When I say "writing retreat" do you think of this?
Or maybe this?
For me, "retreat" means free of distraction. Time devoted to the thing I'm "retreating" for. Whether it's for a few days or a few weeks, when I say I'm going to a writing retreat, I mean that I'm going to spend time doing essentially one thing only from morning to night (and sometimes well into the night): Write.
A writing retreat can be a great way to get yourself back into writing if you've had a long break. It's also perfect for when you're nearly done with a project and need to do a last final push to get to the end.

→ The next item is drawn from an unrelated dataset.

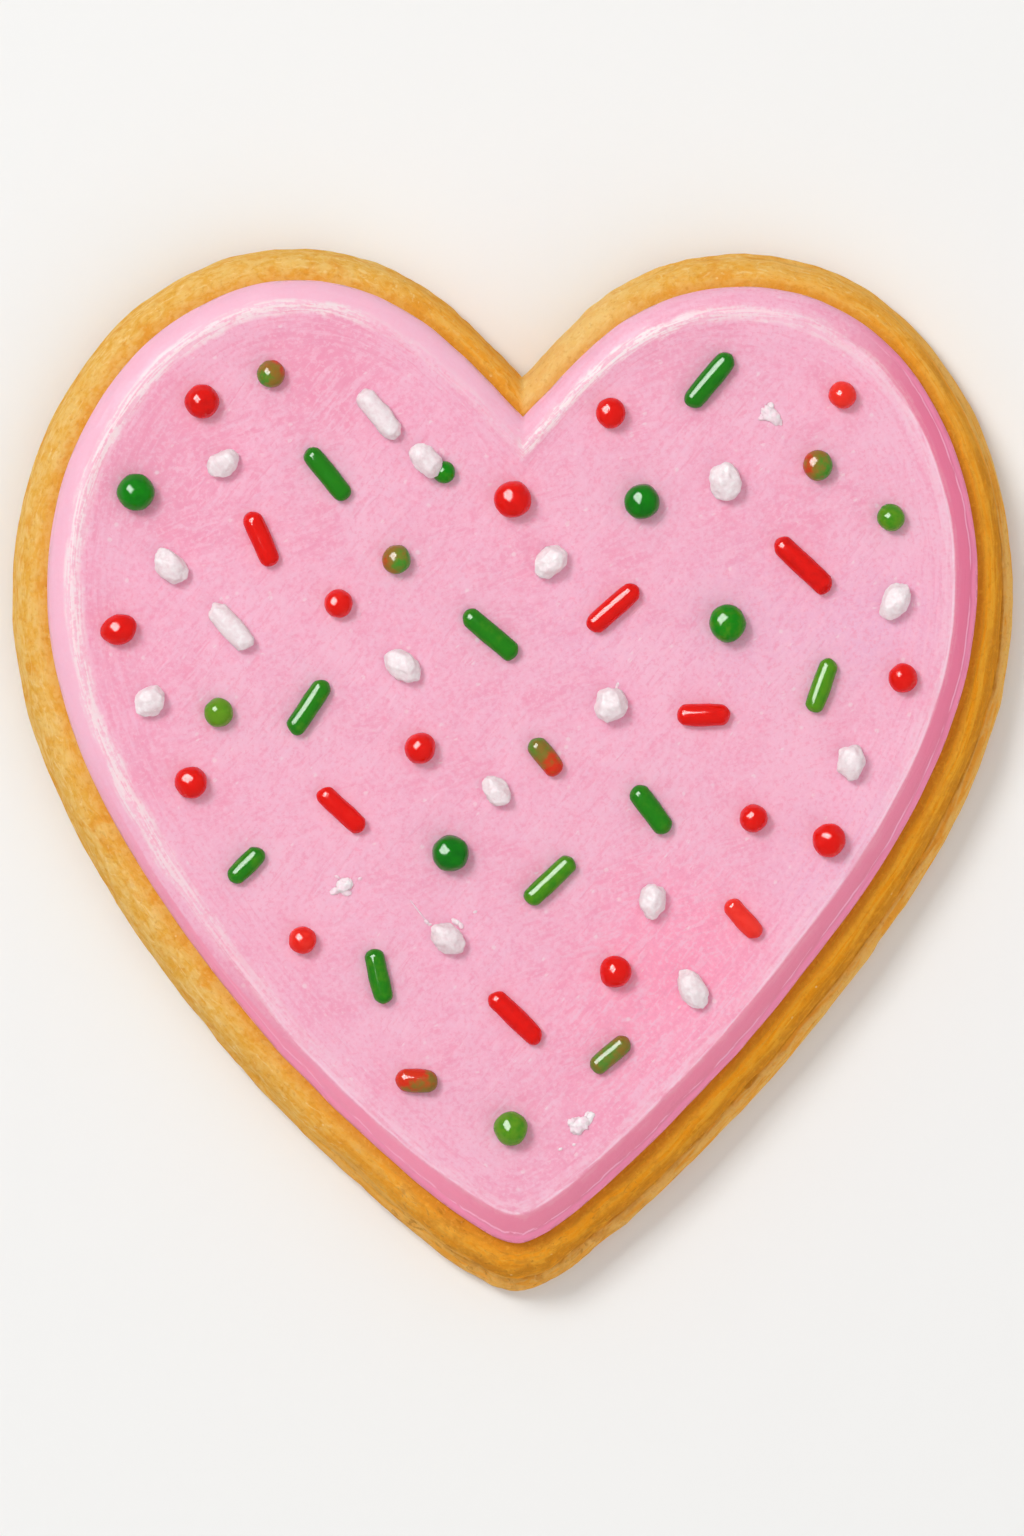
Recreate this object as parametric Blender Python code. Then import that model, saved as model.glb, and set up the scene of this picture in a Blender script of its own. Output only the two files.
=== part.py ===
# Heart sugar cookie: a baked biscuit with a raised icing heart, scattered with sugar pearls,
# rods and small white nuggets. Metres, +Z up, resting on its underside.
import math

import bmesh
import bpy
from mathutils import Matrix, Vector
from mathutils.geometry import interpolate_bezier

MM = 0.001
STEPS = 12  # points of an outline between two knots
BISCUIT_TOP = 7.45
GAP = 0.3  # between biscuit and icing
ICING_FOOT = BISCUIT_TOP + GAP
ICING_CREST = 10.25
ICING_FIELD = 10.0
SUNK = 0.55  # share of a sprinkle's half height that lies in the icing

# Each knot is x, y, angle coming in, its reach, angle going out, its reach, in mm and degrees,
# from the notch over the right lobe.
EDGE = [
    (0.8, 35.5, -46, 8.5, 46, 8.5),
    (20.9, 46.6, 0, 10.5, 0, 12.5),
    (45.1, 16.2, -90, 18, -90, 16),
    (25.5, -25.2, -129.5, 17, -131.5, 11),
    (0.4, -47.0, 180, 4.8, 180, 4.8),
    (-25.9, -25.2, 131, 11, 129.5, 17),
    (-45.1, 15.4, 90, 14, 90, 19),
    (-19.9, 47.0, 0, 12.8, 0, 10),
]
FOOT = [
    (0.9, 31.8, -46, 8, 46, 8.5),
    (20.9, 43.5, 0, 10, 0, 11.5),
    (41.75, 16.8, -90, 16, -90, 15),
    (20.4, -25.2, -130.5, 17, -133, 9),
    (0.35, -42.5, 180, 3.8, 180, 3.8),
    (-21.1, -25.2, 133, 9, 130.5, 17),
    (-41.9, 16.6, 90, 15, 90, 16),
    (-19.6, 44.1, 0, 11, 0, 9.5),
]
CREST = [
    (0.9, 28.7, -46, 7, 46, 7.5),
    (20.8, 41.2, 0, 9.5, 0, 10.5),
    (39.5, 16.8, -90, 14.5, -90, 14.5),
    (18.6, -23.6, -130.5, 17, -133, 9),
    (0.35, -39.6, 180, 3.2, 180, 3.2),
    (-19.3, -23.6, 133, 9, 130.5, 17),
    (-39.6, 16.6, 90, 14.5, 90, 14.5),
    (-19.5, 41.8, 0, 10, 0, 8.5),
]
MIDDLE = Vector((0.0, 14.0))

# How far a ring lies from the biscuit's edge towards the icing's foot, and its height.
BISCUIT_RINGS = [
    (0.32, 0.0),
    (0.1, 0.25),
    (0.0, 0.9),
    (0.0, 3.4),
    (0.05, 4.7),
    (0.17, 5.75),
    (0.38, 6.6),
    (0.66, 7.15),
    (1.0, 7.4),
    (1.3, BISCUIT_TOP),
]
# How far a ring lies from the icing's foot towards its crest, and its height.
ICING_RINGS = [
    (0.06, ICING_FOOT),
    (0.0, 8.05),
    (0.02, 8.5),
    (0.1, 9.0),
    (0.27, 9.5),
    (0.52, 9.95),
    (0.78, 10.18),
    (1.0, ICING_CREST),
]
# Share of the crest's size, and height, of the rings inside the crest.
FIELD_RINGS = [(0.95, 10.2), (0.88, 10.05), (0.82, ICING_FIELD)]

# x, y, width, length and turn, in mm and degrees.
RED_PEARLS = [
    (-27.9, 33.1, 3.06, 3.06, 0),
    (0.0, 24.35, 3.33, 3.33, 0),
    (8.75, 32.1, 2.7, 2.7, 0),
    (29.6, 33.7, 2.5, 2.5, 0),
    (-15.65, 15.0, 2.6, 2.6, 0),
    (-35.4, 12.65, 2.7, 3.33, 18),
    (35.0, 8.3, 2.65, 2.65, 0),
    (-28.9, -1.05, 2.97, 2.97, 0),
    (-8.35, 2.0, 2.88, 2.88, 0),
    (-18.9, -15.25, 2.5, 2.5, 0),
    (9.2, -18.05, 2.88, 2.88, 0),
    (21.6, -4.3, 2.6, 2.6, 0),
    (28.35, -6.25, 3.06, 3.06, 0),
]
GREEN_PEARLS = [
    (-33.85, 24.95, 3.33, 3.33, 0),
    (11.6, 24.15, 3.15, 3.15, 0),
    (19.25, 13.2, 3.33, 3.33, 0),
    (33.95, 22.7, 2.5, 2.5, 0),
    (-5.6, -7.45, 3.33, 3.33, 0),
    (-0.2, -32.15, 3.06, 3.06, 0),
    (-26.45, 5.2, 2.65, 2.65, 0),
    (-6.3, 27.0, 2.25, 2.25, 0),
]
TWO_TONE_PEARLS = [
    (-21.7, 35.6, 2.5, 2.5, 0),
    (-10.45, 18.95, 2.6, 2.6, 0),
    (27.35, 27.4, 2.7, 2.7, 0),
]
RED_RODS = [
    (-22.6, 20.75, 1.9, 5.2, -66),
    (9.0, 14.6, 1.95, 5.7, 41),
    (26.1, 18.4, 2.0, 6.5, -43),
    (17.1, 5.0, 2.05, 4.8, 0),
    (-15.4, -3.55, 1.85, 5.3, -43),
    (0.25, -22.2, 1.9, 6.0, -44),
    (20.7, -13.35, 1.8, 4.2, -48),
]
GREEN_RODS = [
    (-16.65, 26.6, 1.85, 5.7, -51),
    (17.65, 35.05, 2.0, 5.9, 50),
    (-2.0, 12.2, 1.9, 6.0, -40),
    (27.7, 7.6, 1.8, 5.1, 70),
    (-18.35, 5.7, 1.9, 5.6, 56),
    (-23.95, -8.5, 1.85, 4.05, 45),
    (-12.05, -18.5, 1.85, 4.95, -77),
    (12.4, -3.55, 2.0, 5.0, -53),
    (3.35, -9.85, 1.85, 5.75, 44),
]
TWO_TONE_RODS = [
    (2.95, 1.2, 1.95, 3.9, -51),
    (8.75, -25.5, 1.8, 4.3, 40),
    (-8.65, -27.85, 2.15, 3.7, -3),
]
WHITE_RODS = [
    (-12.05, 32.0, 1.8, 5.1, -51),
    (-25.3, 12.85, 1.7, 4.95, -48),
]
WHITE_NUGGETS = [
    (-26.0, 27.6, 2.35, 3.05, 30),
    (-7.75, 27.85, 2.6, 3.4, -45),
    (-30.8, 18.4, 2.5, 3.6, -45),
    (3.35, 18.75, 2.6, 3.35, 40),
    (19.1, 25.95, 2.9, 3.35, 90),
    (-9.9, 9.4, 2.5, 3.8, -45),
    (-32.6, 6.25, 2.6, 3.05, 60),
    (34.3, 15.15, 2.45, 3.7, 62),
    (8.8, 5.9, 2.9, 3.25, 90),
    (30.35, 0.75, 2.7, 3.25, 80),
    (-1.45, -1.85, 2.15, 3.15, -48),
    (12.5, -11.65, 2.5, 3.25, 85),
    (-5.85, -15.1, 2.5, 3.5, -45),
    (16.1, -19.65, 2.35, 3.95, -62),
]
RESTING_ON = {(-7.75, 27.85): 0.55}  # this nugget lies partly on the small green pearl beside it


def clear_scene():
    for obj in list(bpy.data.objects):
        bpy.data.objects.remove(obj, do_unlink=True)


def collection(name, parent=None):
    made = bpy.data.collections.new(name)
    (parent or bpy.context.scene.collection).children.link(made)
    return made


def material(name, colour, roughness):
    made = bpy.data.materials.new(name)
    made.use_nodes = True
    shader = made.node_tree.nodes["Principled BSDF"]
    shader.inputs["Base Color"].default_value = (*colour, 1)
    shader.inputs["Roughness"].default_value = roughness
    made.diffuse_color = (*colour, 1)
    return made


def towards(x, y, angle, reach):
    turn = math.radians(angle)
    return Vector((x + reach * math.cos(turn), y + reach * math.sin(turn)))


def outline(knots):
    points = []
    for here, after in zip(knots, knots[1:] + knots[:1]):
        start = Vector(here[:2])
        leave = towards(here[0], here[1], here[4], here[5])
        arrive = towards(after[0], after[1], after[2], -after[3])
        end = Vector(after[:2])
        points += interpolate_bezier(start, leave, arrive, end, STEPS + 1)[:-1]
    return [Vector(p[:2]) for p in points]


def blend(first, second, share):
    return [a.lerp(b, share) for a, b in zip(first, second)]


def lofted(name, rings, skin, into):
    """A closed body through rings of equal count, from the lowest up, with flat ends."""
    bm = bmesh.new()
    start = [bm.verts.new((p.x * MM, p.y * MM, rings[0][1] * MM)) for p in rings[0][0]]
    count = len(start)
    bm.faces.new(start)
    edges = [bm.edges.get((start[i], start[(i + 1) % count])) for i in range(count)]
    verts = start
    for points, height in rings[1:]:
        grown = bmesh.ops.extrude_edge_only(bm, edges=edges)["geom"]
        fresh = {v for v in grown if isinstance(v, bmesh.types.BMVert)}
        edges = [e for e in grown if isinstance(e, bmesh.types.BMEdge) and set(e.verts) <= fresh]
        verts = [next(e.other_vert(v) for e in v.link_edges if e.other_vert(v) in fresh) for v in verts]
        for vert, point in zip(verts, points):
            vert.co = (point.x * MM, point.y * MM, height * MM)
    bm.faces.new(verts)
    bmesh.ops.recalc_face_normals(bm, faces=bm.faces)
    mesh = bpy.data.meshes.new(name)
    bm.to_mesh(mesh)
    bm.free()
    mesh.materials.append(skin)
    mesh.polygons.foreach_set("use_smooth", [len(p.vertices) == 4 for p in mesh.polygons])
    made = bpy.data.objects.new(name, mesh)
    into.objects.link(made)
    return made


def sprinkle(name, place, height_share, skin, into, rings):
    """A pearl, nugget or round-ended rod, its underside sunk into the icing."""
    x, y, width, length, turn = place
    half = 0.5 * width * height_share
    rod = length > 2 * width or name.startswith(("red_rod", "green_rod", "two_tone_rod", "white_rod"))
    bm = bmesh.new()
    bmesh.ops.create_uvsphere(bm, u_segments=8, v_segments=rings, radius=1)
    if rod:
        radius = 0.5 * width
        straight = 0.5 * length - radius
        bmesh.ops.rotate(bm, verts=bm.verts, matrix=Matrix.Rotation(math.radians(90), 3, "Y"))
        for vert in bm.verts:
            vert.co *= radius
            vert.co.x += math.copysign(straight, vert.co.x)
    else:
        bmesh.ops.scale(bm, verts=bm.verts, vec=(0.5 * length, 0.5 * width, half))
    lift = ICING_FIELD + half * (1 - SUNK) + RESTING_ON.get((x, y), 0)
    bmesh.ops.rotate(bm, verts=bm.verts, matrix=Matrix.Rotation(math.radians(turn), 3, "Z"))
    bmesh.ops.translate(bm, verts=bm.verts, vec=(x, y, lift))
    bmesh.ops.scale(bm, verts=bm.verts, vec=(MM, MM, MM))
    mesh = bpy.data.meshes.new(name)
    bm.to_mesh(mesh)
    bm.free()
    mesh.materials.append(skin)
    mesh.polygons.foreach_set("use_smooth", [True] * len(mesh.polygons))
    made = bpy.data.objects.new(name, mesh)
    into.objects.link(made)


def fuse(body, pieces):
    union = body.modifiers.new("sprinkles", "BOOLEAN")
    union.operation = "UNION"
    union.operand_type = "COLLECTION"
    union.collection = pieces
    union.solver = "EXACT"
    union.material_mode = "TRANSFER"
    graph = bpy.context.evaluated_depsgraph_get()
    joined = bpy.data.meshes.new_from_object(body.evaluated_get(graph))
    body.modifiers.remove(union)
    body.data = joined
    joined.name = body.name
    for piece in list(pieces.objects):
        bpy.data.objects.remove(piece, do_unlink=True)
    bpy.data.collections.remove(pieces)


def main():
    clear_scene()
    cookie = collection("heart_cookie")
    crust = material("biscuit_baked", (0.62, 0.33, 0.09), 0.8)
    pink = material("icing_pink", (0.87, 0.42, 0.56), 0.35)
    red = material("sprinkle_red", (0.72, 0.02, 0.01), 0.25)
    green = material("sprinkle_green", (0.03, 0.26, 0.03), 0.25)
    mixed = material("sprinkle_red_green", (0.3, 0.14, 0.02), 0.25)
    white = material("sprinkle_white", (0.86, 0.82, 0.84), 0.5)

    edge, foot, crest = outline(EDGE), outline(FOOT), outline(CREST)
    lofted("biscuit", [(blend(edge, foot, share), z) for share, z in BISCUIT_RINGS], crust, cookie)
    rings = [(blend(foot, crest, share), z) for share, z in ICING_RINGS]
    rings += [([MIDDLE + (p - MIDDLE) * share for p in crest], z) for share, z in FIELD_RINGS]
    icing = lofted("icing", rings, pink, cookie)

    loose = collection("sprinkles", cookie)
    kinds = (
        ("red_pearl", RED_PEARLS, 1.0, red, 4),
        ("green_pearl", GREEN_PEARLS, 1.0, green, 4),
        ("two_tone_pearl", TWO_TONE_PEARLS, 1.0, mixed, 4),
        ("white_nugget", WHITE_NUGGETS, 0.9, white, 4),
        ("red_rod", RED_RODS, 1.0, red, 5),
        ("green_rod", GREEN_RODS, 1.0, green, 5),
        ("two_tone_rod", TWO_TONE_RODS, 1.0, mixed, 5),
        ("white_rod", WHITE_RODS, 1.0, white, 5),
    )
    for kind, places, height_share, skin, rings_count in kinds:
        for place in places:
            sprinkle(kind, place, height_share, skin, loose, rings_count)
    bpy.context.view_layer.update()
    fuse(icing, loose)


main()
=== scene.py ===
import math
import random

import bmesh
import bpy
from mathutils import Matrix, Vector, noise
from mathutils.bvhtree import BVHTree
from mathutils.geometry import interpolate_bezier


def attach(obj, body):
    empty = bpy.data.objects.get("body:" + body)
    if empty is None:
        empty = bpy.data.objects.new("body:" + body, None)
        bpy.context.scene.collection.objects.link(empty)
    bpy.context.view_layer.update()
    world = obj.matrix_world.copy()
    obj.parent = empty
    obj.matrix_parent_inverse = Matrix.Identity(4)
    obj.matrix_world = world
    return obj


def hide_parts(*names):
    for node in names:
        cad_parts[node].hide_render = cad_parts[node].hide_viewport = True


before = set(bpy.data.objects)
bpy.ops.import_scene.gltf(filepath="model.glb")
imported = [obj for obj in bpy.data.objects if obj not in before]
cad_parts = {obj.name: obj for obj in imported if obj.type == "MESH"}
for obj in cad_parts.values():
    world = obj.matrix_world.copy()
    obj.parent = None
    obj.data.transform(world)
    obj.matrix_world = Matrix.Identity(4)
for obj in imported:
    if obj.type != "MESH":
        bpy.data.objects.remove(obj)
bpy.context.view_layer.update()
mm = 0.001
stepsBetweenKnots = 48
turnRadius = 48.0  # mm, of the circle that patterns are laid round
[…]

Writing retreats can happen with a small group of writers (friends or strangers) or they can be solo affairs. They can be high-end posh affairs that ensconce the writer in luxury, or they can be bare bones and simple where the focus is on writing.
If you have the funds, you can travel to a cool location for a hosted writing retreat in the company of other writers. I've done this before, and it was great fun. But there are two problems with this kind of retreat. First, it can cost quite a bit. From a few hundred to several thousand. Second, I have found that often the programming takes up a lot of time which means that there's little time for what you probably came for: Writing!
But you don't have to travel to an exotic location or spend thousands to have a writing retreat experience. You can create a writing retreat for yourself or your small group. Here a few tips to ensure a great experience:
1. Retreat! You can schedule a few nights in a hotel in town or maybe the next city over. Or you can send your family away for the weekend and take over the house. Staying in your home environment doesn't feel "retreat" enough? How about a short car trip? I've done all three of these, and any of them will work. The main thing is to find a way to give yourself time without distraction. No kids, spouse, significant other, housemate or responsibility for taking care of other people. This is probably the most important thing. You don't want to have to worry about whether other people are being taken care of. Use the resources at your disposal (spouse, parents, sister/brother, friends, etc.) to take care of others you usually have primary or co-responsibility for. Schedule yourself at least 48 hours of time when you are only responsible for you. Makes your lists and obsess about the details ahead if you must. But once you've shuttled all responsibility to the others, let it go. You're on writing retreat now!
2. Plan Ahead: Book your hotel in advance. Find others to help take care of the kids (and dogs, etc.). Schedule time off of work. And if you're retreating at home, consider a meal subscription service or cook and freeze meals ahead for yourself. For me, cooking is relaxing and enjoyable, so I pamper myself with Plated or Blue Apron and take a break from writing, pour a glass of wine and cook myself a tasty, gourmet meal. If you hate to cook, order takeout or go to a local restaurant (that way you don't have to clean up!).
3. Unplug: Are you easily distracted by cat videos and toddler memes? Do you get on Twitter and two hours later find yourself still engrossed in tweet after tweet? Or maybe you find it impossible not to open email when you see a notification pop up. Regardless of your general level of distraction, UNPLUG! This is not negotiable. Let everyone know that you'll be away for a few days. Your readers, fans, and family will be supportive. After all, they want to read your next book (or story or poem). So close your email, turn off the ringer, put your phone in "Do Not Disturb", leave the television off. Play music that feeds your soul and allow that to be the only soundtrack to your writing weekend.
4. Have Your Tools Ready: Make sure you have the tools you need to write as much as you want and can. If you write with a pen on paper, ensure that you have plenty of both. And this is no time to skimp. Get the good paper (I love Moleskine notebooks - smooth paper without drag). Get out the good pen that feels great in your hand and make sure you have plenty of ink refills. If you write on a computer, ensure that you have batteries for your mouse and a comfortable keyboard.
5. Pamper: Next to creating a space free of distraction, the next most important part of a retreat is to feel pampered. Make it special for yourself. Get a nice bottle of wine (not the "2 Buck Chuck" from the bottom shelf). Tea or coffee drinker? Stock up on your favorite. If baths are a luxurious ritual you rarely have time for, make sure you have the supplies for a soothing bath during your retreat. Schedule a massage for a break and to ease the tension in your tight shoulders. Buy some good quality dark chocolate or another treat that feels special to you. Get out the candles and create an ambience to support your muse. Think ahead of time about what feels luxurious - special - to you then create that in your space.
Unplug, retreat and pamper. Give yourself the opportunity to freely follow the creative urge and see what happens. Cheers!